Ik schets mezelf als en pacifistisch egoïst. Wat ik daarmee precies bedoelde, weet ik niet meer. Wellicht doelde ik op een zekere stoïcijnse houding. Ik was nogal stil en introvert in die tijd en keek vaak de kat uit de boom. Dat ik daarvoor anders was geweest en met Pasen en Kerstmis altijd een flink pakket kaarten in de wacht sleepte, slaat op mijn – door de jezuïeten aangemoedigde – drang om te excelleren. Een paar jaar lang was ik de beste van de klas geweest. Als model-leerling sleepte ik elk trimester een flink aantal ‘kaarten’ (lees: prijzen) in de wacht. Dat ik ze nu als toiletpapier gebruikte, moet de paters jezuïeten niet echt leuk hebben gevonden. Hiermee identificeerde ik me wellicht nog het meest met de hoofdfiguur van La chute, ooit een gevierd advocaat, maar aan lager wal geraakt. Waarom identificeerde ik me juist met hem, zo vraag ik me nu af. Kennelijk vond ik mijn hele bestaan iets zinloos hebben. Ik conformeerde me aan alles en iedereen, tot groot genoegen van mijn opvoeders, zowel thuis als op school, en bovendien had ik daar ook nog veel succes mee. Het was een gevoel van leegte dat mij bekroop.
Toch was wat mij overkwam niet alleen terug te voeren tot ‘het drama van het begaafde kind’, zoals Alice Miller dat later zo treffend beschreven heeft. Er speelde ook een bredere problematiek die eigen was aan dit specifieke tijdsgewricht: het midden van de jaren zestig. Wat dat aangaat is ‘het lijk van Hitler’ dat ik de badkuip had liggen als substituut voor het gestolen paneel met de ‘Rechtvaardige Rechters’ misschien nog het meest onthullend. Ik suggereerde een schuld, die eigenlijk te schandelijk was voor woorden. Die schuld had mijn zelfrespect aangetast. Schuld is een centraal thema in het boek van Camus. Het gaat over schuld na de dood van God. Er is geen erfzonde meer, geen verlossing, geen boete en vergeving, laat staan ‘Rechtvaardige rechters’. Deze existentiële problematiek vermengde zich kennelijk met mijn eigen puberale schuldcomplexen, waar menig gymnasiast op het Ignatiuscollege mee behept was destijds, maar die bij mij onhoudbare proporties aannamen. Ik belandde in een spagaat tussen een als hypocriet ervaren geloofsopvatting en een als ondraaglijk opgepikte levensbeschouwing van het absurde. Het katholicisme om me heen stond op instorten, maar geen haan die daarnaar kraaide. Dat alles nam ik kennelijk zeer hoog op, hoger dan de badinerende toon van dit verhaal doet vermoeden.

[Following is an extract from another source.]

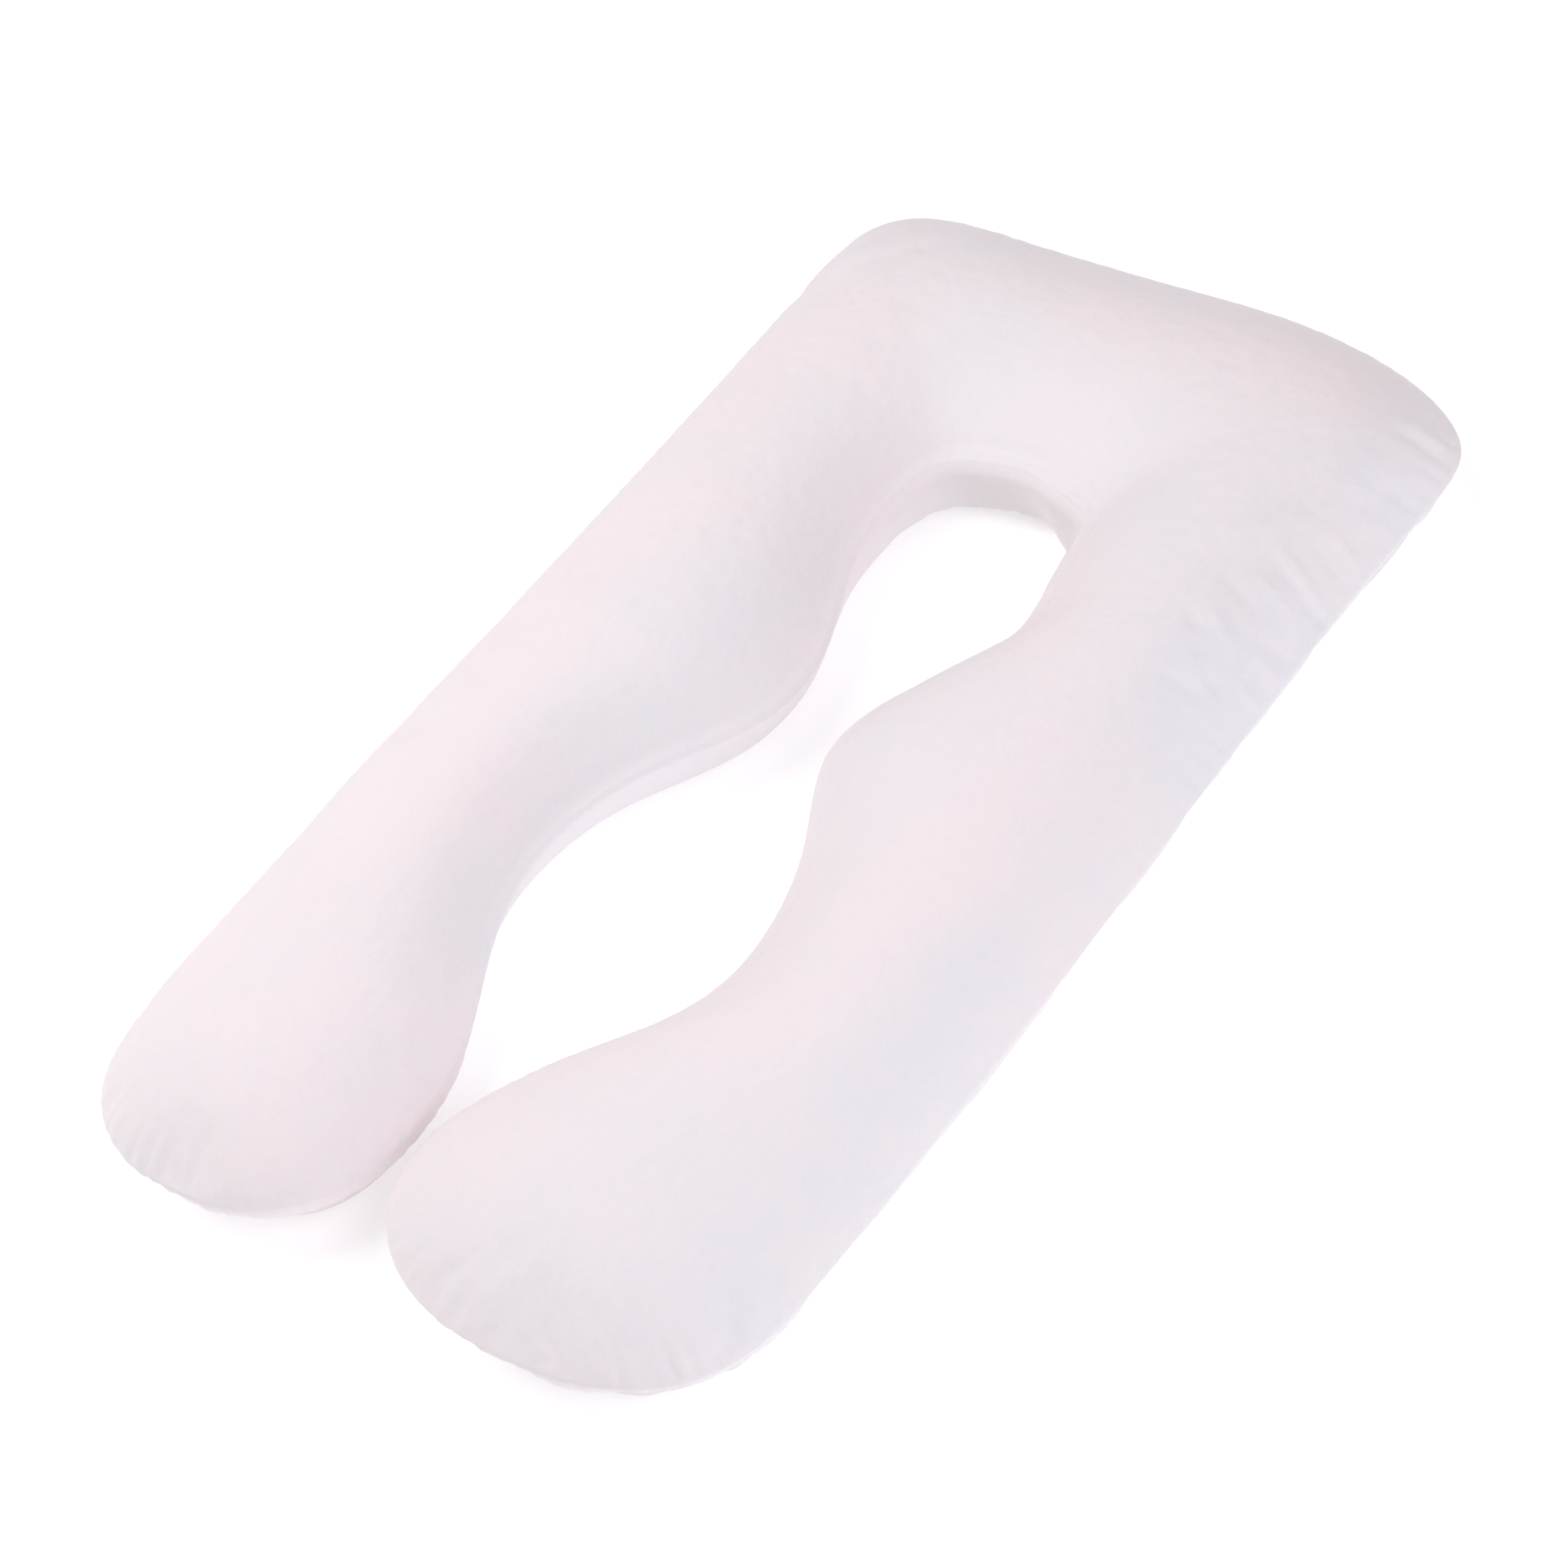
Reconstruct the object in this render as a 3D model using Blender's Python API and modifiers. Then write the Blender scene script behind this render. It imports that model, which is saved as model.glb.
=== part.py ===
"""A U-shaped body pillow: two soft panels sewn together round one edge, filled, lying on its back.

Metres, +Z up. The origin is on the floor under the middle of the pillow. The head end is at +Y, the
two leg ends are at -Y, and the right leg is at +X.
"""

import math
from collections import namedtuple

import bmesh
import bpy
from mathutils import Vector

OUTER_SEAM_HEIGHT = 0.064  # the seam above the floor, all the way round the outside of the U
OUTER_TUCK = 0.050  # how far in from that seam the underside meets the floor

# One row for each section across the filled tube, from the left leg round the head to the right leg.
# Each gives the seam's place on the outside and on the inside of the U, the inner seam's height, how far
# in from the inner seam the underside meets the floor, and the height of the crown between the seams.
Section = namedtuple("Section", "name outer_x outer_y inner_x inner_y inner_height inner_tuck crown")
SECTIONS = (
    Section("left leg end", -0.350, -0.500, -0.036, -0.500, 0.070, 0.052, 0.148),
    Section("left knee", -0.350, -0.400, -0.053, -0.405, 0.070, 0.050, 0.148),
    Section("left belly low", -0.351, -0.295, -0.110, -0.295, 0.074, 0.064, 0.142),
    Section("left belly", -0.354, -0.190, -0.131, -0.195, 0.077, 0.070, 0.140),
    Section("left belly high", -0.355, -0.085, -0.108, -0.090, 0.076, 0.070, 0.142),
    Section("left waist", -0.357, 0.020, -0.043, 0.018, 0.072, 0.066, 0.150),
    Section("left neck", -0.357, 0.130, -0.045, 0.117, 0.073, 0.058, 0.150),
    Section("left hole low", -0.356, 0.245, -0.086, 0.210, 0.077, 0.048, 0.148),
    Section("left hole", -0.356, 0.375, -0.097, 0.290, 0.079, 0.038, 0.148),
    Section("left shoulder", -0.359, 0.500, -0.086, 0.343, 0.080, 0.028, 0.150),
    Section("left corner", -0.357, 0.622, -0.064, 0.363, 0.080, 0.022, 0.150),
    Section("left corner top", -0.280, 0.660, -0.036, 0.373, 0.080, 0.018, 0.150),
    Section("left head", -0.140, 0.659, -0.016, 0.376, 0.080, 0.015, 0.150),
    Section("head middle", 0.000, 0.663, 0.002, 0.376, 0.080, 0.012, 0.150),
    Section("right head", 0.125, 0.668, 0.020, 0.372, 0.080, 0.006, 0.150),
    Section("right corner top", 0.247, 0.646, 0.044, 0.366, 0.080, -0.014, 0.150),
    Section("right corner", 0.340, 0.586, 0.079, 0.352, 0.080, -0.031, 0.150),
    Section("right shoulder", 0.346, 0.495, 0.089, 0.315, 0.079, -0.023, 0.150),
    Section("right hole", 0.344, 0.375, 0.096, 0.263, 0.078, 0.004, 0.148),
    Section("right hole low", 0.347, 0.245, 0.106, 0.190, 0.076, 0.034, 0.148),
    Section("right neck", 0.350, 0.130, 0.050, 0.100, 0.074, 0.045, 0.150),
    Section("right waist", 0.355, 0.020, 0.025, 0.010, 0.072, 0.050, 0.150),
    Section("right belly high", 0.358, -0.085, 0.081, -0.095, 0.074, 0.048, 0.142),
    Section("right belly", 0.360, -0.190, 0.112, -0.200, 0.076, 0.045, 0.140),
    Section("right belly low", 0.361, -0.295, 0.098, -0.295, 0.074, 0.048, 0.142),
    Section("right knee", 0.362, -0.400, 0.013, -0.402, 0.070, 0.050, 0.148),
    Section("right leg end", 0.360, -0.500, -0.028, -0.500, 0.070, 0.050, 0.148),
)
LEFT_TIP = Vector((-0.190, -0.648))
RIGHT_TIP = Vector((0.167, -0.652))
TIP_SQUARENESS = 2.3  # exponent of a leg's rounded end: 2 is an ellipse, more is squarer

# The cage's lines across the top panel, from the seam to the crown.
TopLine = namedtuple("TopLine", "share_in share_up")
TOP_LINES = (TopLine(0.10, 0.20), TopLine(0.30, 0.60), TopLine(0.62, 0.93))
# The same across the underside: how far in, as a share of the tuck and a distance more, and the share of
# the seam's height that is left.
UnderLine = namedtuple("UnderLine", "tuck_share further_in share_left")
UNDER_LINES = (UnderLine(0.35, 0, 0.42), UnderLine(0.62, 0, 0), UnderLine(1, 0.025, 0))

STEPS = 2  # cage sections from one row of the table to the next
TIP_STEPS = 10  # cage sections round a leg's rounded end
SUBDIVISION = 1
SEAM_CREASE = 1.0


def remove_everything():
    for thing in list(bpy.data.objects):
        bpy.data.objects.remove(thing, do_unlink=True)


def between(before, start, end, after, share):
    """A value on the Catmull-Rom curve from start to end."""
    return 0.5 * (
        2 * start
        + (end - before) * share
        + (2 * before - 5 * start + 4 * end - after) * share**2
        + (3 * start - before - 3 * end + after) * share**3
    )


def smooth_section(step):
    """The section at this number of cage steps along the table."""
    last = len(SECTIONS) - 1
    index = min(step // STEPS, last - 1)
    near = [SECTIONS[min(max(index + shift, 0), last)] for shift in (-1, 0, 1, 2)]
    sizes = [
        between(*values, step / STEPS - index) for values in zip(*[row[1:] for row in near])
    ]
    return Section(near[1].name, *sizes)


class SeamPoint:
    """A point of the seam, and the shape of the half section that runs in from it to the crown."""

    def __init__(self, mesh, place, height, tuck):
        self.vertex = mesh.verts.new((*place, height))
        self.place = place
        self.height = height
        self.tuck = tuck
        self.lines = {}

    def run_in(self, mesh, middle, crown, peaks):
        """Adds the vertices of both panels between the seam and the crown line."""
        across = middle - self.place
        top = [self.vertex]
        for line in TOP_LINES:
            height = self.height + (crown - self.height) * line.share_up
            top.append(mesh.verts.new((*(self.place + across * line.share_in), height)))
        under = [self.vertex]
        for line in UNDER_LINES:
            distance = self.tuck * line.tuck_share + line.further_in
            place = self.place + across.normalized() * distance
            under.append(mesh.verts.new((*place, self.height * line.share_left)))
        self.lines = {"top": [*top, peaks["top"]], "under": [*under, peaks["under"]]}


def tip_points(mesh, outer, inner, tip):
    """Seam points round a leg's end, between the outer and the inner one of its last section."""
    middle = (outer.place + inner.place) / 2
    for step in range(1, TIP_STEPS):
        share = step / TIP_STEPS
        angle = math.pi * share
        across = math.copysign(abs(math.cos(angle)) ** (2 / TIP_SQUARENESS), math.cos(angle))
        along = math.sin(angle) ** (2 / TIP_SQUARENESS)
        place = middle + (outer.place - middle) * across + (tip - middle) * along
        height = outer.height + (inner.height - outer.height) * share
        tuck = outer.tuck + (inner.tuck - outer.tuck) * share
        yield SeamPoint(mesh, place, height, tuck)


def join(mesh, row):
    """Faces between each seam point's lines and its neighbour's."""
    for first, second in zip(row, row[1:]):
        for panel in ("top", "under"):
            one, other = first.lines[panel], second.lines[panel]
            for index in range(len(one) - 1):
                corners = (one[index], one[index + 1], other[index + 1], other[index])
                mesh.faces.new(dict.fromkeys(corners))


def build_cage():
    """The coarse closed mesh of the whole pillow, and its seam's vertices."""
    mesh = bmesh.new()
    outer_row, inner_row, middles = [], [], []
    for step in range(STEPS * (len(SECTIONS) - 1) + 1):
        size = smooth_section(step)
        outer = SeamPoint(mesh, Vector((size.outer_x, size.outer_y)), OUTER_SEAM_HEIGHT, OUTER_TUCK)
        inner_place = Vector((size.inner_x, size.inner_y))
        inner = SeamPoint(mesh, inner_place, size.inner_height, size.inner_tuck)
        middle = (outer.place + inner.place) / 2
        peaks = {
            "top": mesh.verts.new((*middle, size.crown)),
            "under": mesh.verts.new((*middle, 0)),
        }
        for point in (outer, inner):
            point.run_in(mesh, middle, size.crown, peaks)
        outer_row.append(outer)
        inner_row.append(inner)
        middles.append((middle, size.crown, peaks))
    join(mesh, outer_row)
    join(mesh, inner_row)
    seam = [*outer_row, *inner_row]
    for end, tip in ((0, LEFT_TIP), (-1, RIGHT_TIP)):
        fan = list(tip_points(mesh, outer_row[end], inner_row[end], tip))
        for point in fan:
            point.run_in(mesh, *middles[end])
        join(mesh, [outer_row[end], *fan, inner_row[end]])
        seam.extend(fan)
    bmesh.ops.recalc_face_normals(mesh, faces=mesh.faces)
    return mesh, {point.vertex for point in seam}


def crease_seam(mesh, seam):
    crease = mesh.edges.layers.float.new("crease_edge")
    for edge in mesh.edges:
        if seam.issuperset(edge.verts):
            edge[crease] = SEAM_CREASE


def fabric_material():
    fabric = bpy.data.materials.new("pillow_fabric")
    fabric.use_nodes = True
    shader = fabric.node_tree.nodes["Principled BSDF"]
    shader.inputs["Base Color"].default_value = (0.90, 0.84, 0.87, 1)
    shader.inputs["Roughness"].default_value = 0.9
    shader.inputs["Metallic"].default_value = 0
    return fabric


def make_pillow(collection):
    cage, seam = build_cage()
    crease_seam(cage, seam)
    data = bpy.data.meshes.new("pillow")
    cage.to_mesh(data)
    cage.free()
    data.shade_smooth()
    data.materials.append(fabric_material())
    pillow = bpy.data.objects.new("pillow", data)
    collection.objects.link(pillow)
    soft = pillow.modifiers.new("soft form", "SUBSURF")
    soft.levels = SUBDIVISION
    soft.render_levels = SUBDIVISION
    return pillow


def centre_over_origin(pillow):
    """Moves the cage so that the finished form's box is centred over the origin."""
    finished = pillow.evaluated_get(bpy.context.evaluated_depsgraph_get())
    for axis in (0, 1):
        places = [vertex.co[axis] for vertex in finished.data.vertices]
        middle = (min(places) + max(places)) / 2
        for vertex in pillow.data.vertices:
            vertex.co[axis] -= middle


def main():
    remove_everything()
    collection = bpy.data.collections.new("body_pillow")
    bpy.context.scene.collection.children.link(collection)
    pillow = make_pillow(collection)
    centre_over_origin(pillow)


main()
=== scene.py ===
"""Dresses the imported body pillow: one filled U of soft pale fabric, sewn round its edge.

Metres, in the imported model's own frame: the head end at +Y, the right leg at +X, the floor at z = 0.
The form comes from the same table of sections as the solid. Its fabric settles as cloth, and then
takes the fine relief that the cloth's mesh is too coarse for.
"""

import math
from collections import namedtuple

import bmesh
import bpy
import numpy as np
from mathutils import Matrix, Vector


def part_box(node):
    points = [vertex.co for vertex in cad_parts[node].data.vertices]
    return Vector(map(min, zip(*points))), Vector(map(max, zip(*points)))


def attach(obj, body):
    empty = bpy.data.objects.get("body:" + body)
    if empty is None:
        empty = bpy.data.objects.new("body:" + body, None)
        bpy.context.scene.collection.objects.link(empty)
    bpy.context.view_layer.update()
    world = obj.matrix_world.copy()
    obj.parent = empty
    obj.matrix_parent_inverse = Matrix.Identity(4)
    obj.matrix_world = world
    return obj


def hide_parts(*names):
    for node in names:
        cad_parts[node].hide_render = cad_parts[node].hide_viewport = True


# ---------------------------------------------------------------- the filled form, as the source has it

OUTER_SEAM_HEIGHT = 0.064
OUTER_TUCK = 0.050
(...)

Behalve mijn psychiater achteraf, heeft niemand in mijn directe omgeving dit verhaal als een signaal opgevat voor dat er iets grondig mis was, niet alleen met mijzelf, maar ook met mijn hele omgeving. Ook mijn psychiater wilde alles het liefst herleiden tot iets wat specifiek bij mij tussen de oren zat. ‘Boekjes lezen is één ding, maar gek worden is wat anders’, zei hij wel eens. Dat mag dan wel zo wezen, maar hoe groter de afstand wordt in de tijd, hoe meer verbanden ik nu ga zien. ‘Ik sta voor een diepe afgrond, la chute moet nog komen.’ Dat waren profetische woorden van de 17-jarige jongen die ik ooit ben geweest. Acht maanden later zat ik letterlijk in een gekkenhuis. Wellicht begreep ik zelf niet precies wat ik destijds met deze woorden bedoelde. Ook niet de les wellicht, die ik mijn fictieve toehoorder meegaf. Het waren woorden die misschien meer voor mijzelf waren bedoeld en die overigens nog altijd opgaan:
‘Ik hou werkelijk niet van mensen, die zichzelf voortdurend identificeren met de navel van de wereld, en die in hun jeugd altijd een aanleiding zien tot een drama, of een voorwendsel voor leegloperij.’